Land-Scape of the Cuban Art curated by Henry Ballate
Land-Scape of the Cuban Art
OPENING: Friday, May 17, 2019
6:30PM-11PM
Ciro Quintana, through his work, puts us face to face with tragedy and shows us what we may not want to see: The reflection of our own reality, suffering, struggling, floating or shipwrecked. The work of Ciro, exceeding all of the aesthetic and conceptual values exposed and analyzed by great connoisseurs, is a lament, the survival or the escape of that woman, the republic, the Cuban art.
Henry Ballate
Ciro Quintana is one of the cardinal artists within the second wave of the so-called Cuban Renaissance or New Cuban Art.

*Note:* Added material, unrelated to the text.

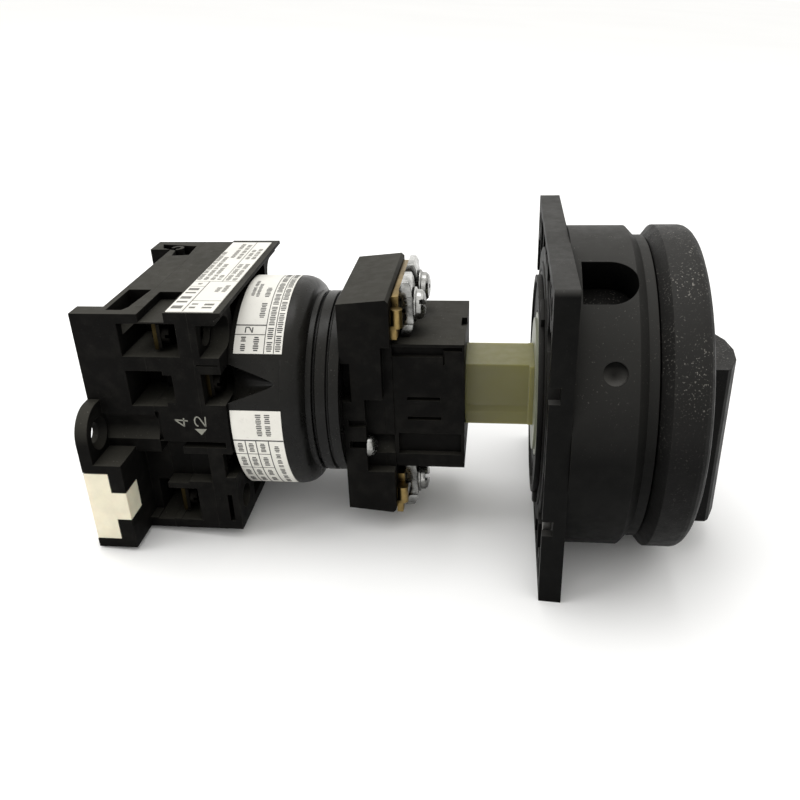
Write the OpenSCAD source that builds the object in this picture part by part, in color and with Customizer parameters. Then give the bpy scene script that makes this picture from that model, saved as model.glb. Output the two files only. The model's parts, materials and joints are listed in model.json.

His work, along with that of Ana Albertina Delgado, Adriano Buergo, Ermi Taño and Lázaro Saavedra, shook the artistic and social panorama of Cuba in 1986 when the iconoclastic group Puré -characterized as by kitsch, junk art, confusion between boundaries of artistic individualities and, above all, the treatment of themes directly associated with the daily and popular life of Havana at the time- broke in into Havana cultural scene.
Janet Batet
Ciro is a subject obsessed with ‘floating imaginaries,’ a collector of iconographies and style, a usurper and a belligerent. His work amounts to a multifaceted cosmos of infinite references that, like in cinema, are coupled and overlapped in the unique text, and ultimately original. A text that, by force, reveals itself as the “container” of a cosmos, of a totality that escapes all constriction and any reductionism.
Andrés Isaac Santana
Many of Ciro Quintana’s works constitute an intermediary category, semi-painting, semi-sculpture (or neither painting nor sculpture) and make up a specific object. Whatever its date of creation, one of his works can be identified immediately; it is inscribed in its time as a kind of visual synthesis of the scope of modernity.
Francois Vallée
In his tapestry-paintings of strident colors, it is undeniable that Ciro overturns a narrative that denies prose and offers in exchange, parables in abundance, strafing with metaphors and exhibitionist accumulations—a tribute to Horror Vacui—, collisions of references promoting a discourse where ideological nostalgia, which intends to teach morally, is the perfect excuse for Ciro to paint.